Não explica aqui como o fará; anuncia somente o fato. O amor do Pai que, em graça, na Pessoa do Filho, buscava os miseráveis, daria descanso (não meramente alívio ou simpatia, mas descanso!) a todo aquele que viesse a Jesus. Era a perfeita revelação do Nome do Pai ao coração daqueles que dela necessitavam, e isto pelo Filho — era a paz, a paz com Deus. Bastava vir a Cristo: Ele se encarregava de tudo e dava descanso. Mas há no descanso um segundo elemento, Há algo mais do que a paz no conhecimento do Pai em Jesus.
E mais do que isso é também necessário; porque mesmo quando a alma se encontra perfeitamente em paz com Deus, este mundo apresenta ao coração muitas causas de perturbação. Em tal caso, tratase da submissão, ou da vontade própria.
Cristo, com o conhecimento da Sua rejeição, sentindo a profunda dor causada pela incredulidade das cidades em que tinha operado tantos milagres, havia manifestado a mais completa submissão ao Pai, e havia achado nisso perfeito descanso para a Sua alma.
A esse mesmo descanso Jesus cornada todos os que O ouvem, a todos os que sentem essa necessidade de descanso para as suas almas.
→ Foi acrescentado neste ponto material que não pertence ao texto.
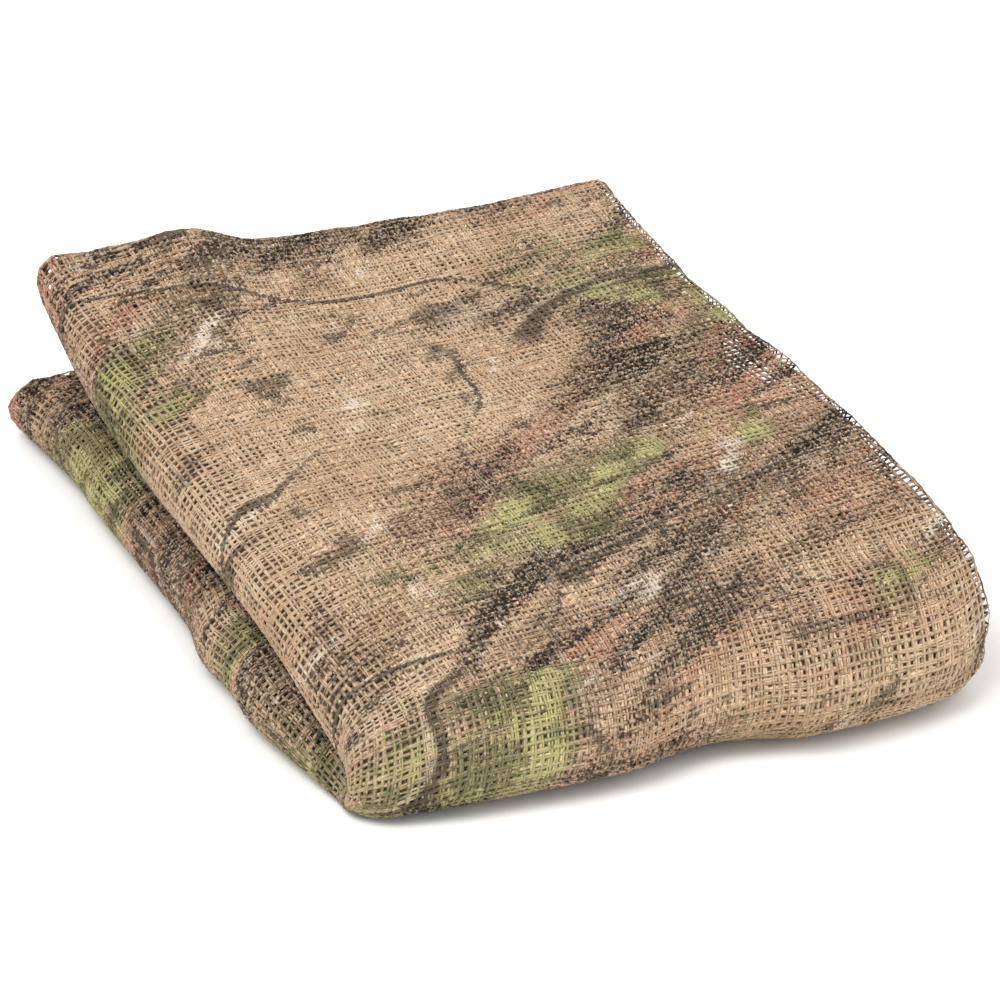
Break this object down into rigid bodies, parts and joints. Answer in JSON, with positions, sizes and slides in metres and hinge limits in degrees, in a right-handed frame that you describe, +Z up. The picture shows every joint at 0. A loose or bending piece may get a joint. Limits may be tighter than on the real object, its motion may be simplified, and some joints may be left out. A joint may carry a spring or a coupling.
{
  "type": "folded camouflage net",
  "caption": "Soft open-weave camouflage net, folded back and forth into a flat pack whose outer layer wraps the left edge, then doubled over at the front.",
  "frame": {"origin": "centre of the folded net's footprint, on the surface it lies on", "axes": "+Z up from the surface; -Y is the front, where the pack is doubled over; -X is the closed folded edge; the layers' ends are at +Y and the open edge is at +X"},
  "size_m": [0.24, 0.3038, 0.0704],
  "materials": {
    "net": "soft open plain weave of uneven cotton yarn, tan with a printed camouflage of browns, greys and leaf green"
  },
  "bodies": {
    "root": {"net": "net"}
  },
  "joints": []
}
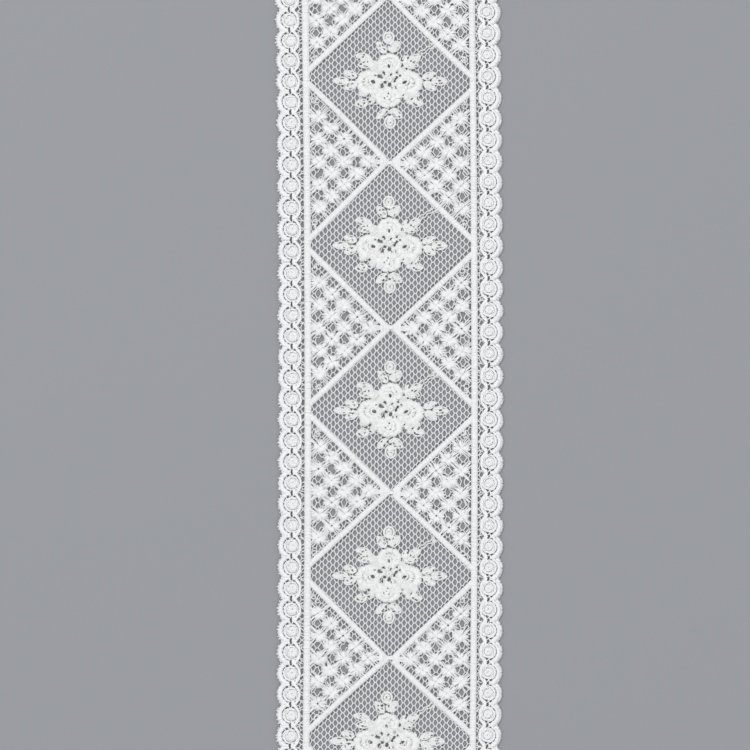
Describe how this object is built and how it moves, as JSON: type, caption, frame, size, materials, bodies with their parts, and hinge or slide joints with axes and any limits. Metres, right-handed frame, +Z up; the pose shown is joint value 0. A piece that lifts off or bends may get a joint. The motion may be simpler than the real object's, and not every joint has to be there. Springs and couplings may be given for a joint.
{
  "type": "embroidered tulle lace trim",
  "caption": "White embroidered tulle lace band, flat cut length: rose sprays in trellis diamonds, star fillings and ring-and-scallop edges.",
  "frame": {"origin": "middle of the underside of the strip, at the centre of its bounding box", "axes": "+X across the band, +Y along its length towards the top of the picture, +Z up out of the stitched face"},
  "size_m": [0.0741, 0.2784, 0.0022],
  "materials": {
    "net": "fine matt white polyester tulle thread",
    "line": "white satin stitch with a soft sheen",
    "edging": "white satin stitch with a soft sheen",
    "star": "white embroidery thread, soft sheen",
    "rose": "white to faintly ivory satin stitch with a soft sheen"
  },
  "bodies": {
    "root": {"tulle_ground": "net", "trellis_lines": "line", "edging_left": "edging", "edging_right": "edging", "star_filling_left_1": "star", "star_filling_left_2": "star", "star_filling_left_3": "star", "star_filling_left_4": "star", "star_filling_left_5": "star", "star_filling_left_6": "star", "star_filling_right_1": "star", "star_filling_right_2": "star", "star_filling_right_3": "star", "star_filling_right_4": "star", "star_filling_right_5": "star", "star_filling_right_6": "star", "rose_spray_1": "rose", "rose_spray_2": "rose", "rose_spray_3": "rose", "rose_spray_4": "rose", "rose_spray_5": "rose"}
  },
  "joints": []
}
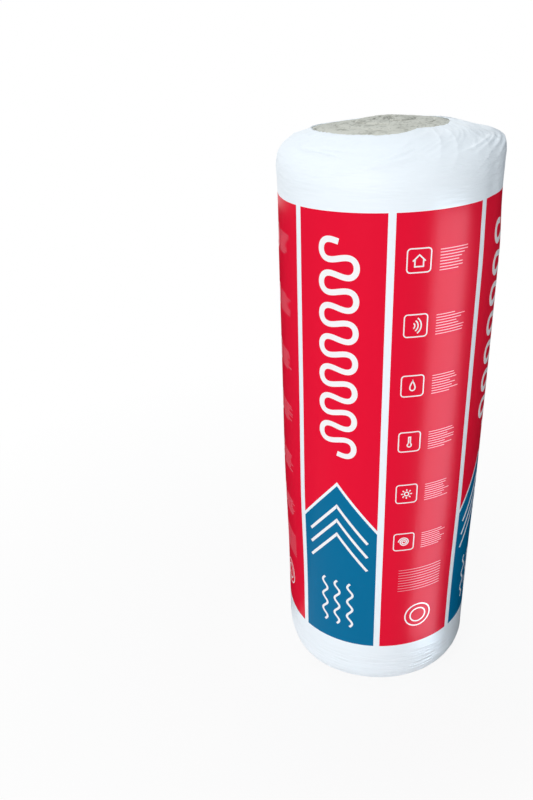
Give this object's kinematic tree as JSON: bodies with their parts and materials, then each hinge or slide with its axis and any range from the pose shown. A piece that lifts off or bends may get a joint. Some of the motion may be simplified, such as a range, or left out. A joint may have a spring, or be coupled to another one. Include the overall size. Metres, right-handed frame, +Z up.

«Tomai sobre vós o meu jugo e aprendei de mim», quer dizer, o jugo de inteira submissão à vontade do Pai, aprendendo com Ele a enfrentar as dificuldades da vida; porque Ele era «manso e humilde de coração», sempre contente de estar no lugar mais humilde segundo a vontade de Deus.
De fato, nada pode perturbar aquele que ali se encontra, o lugar do perfeito descanso para o coração.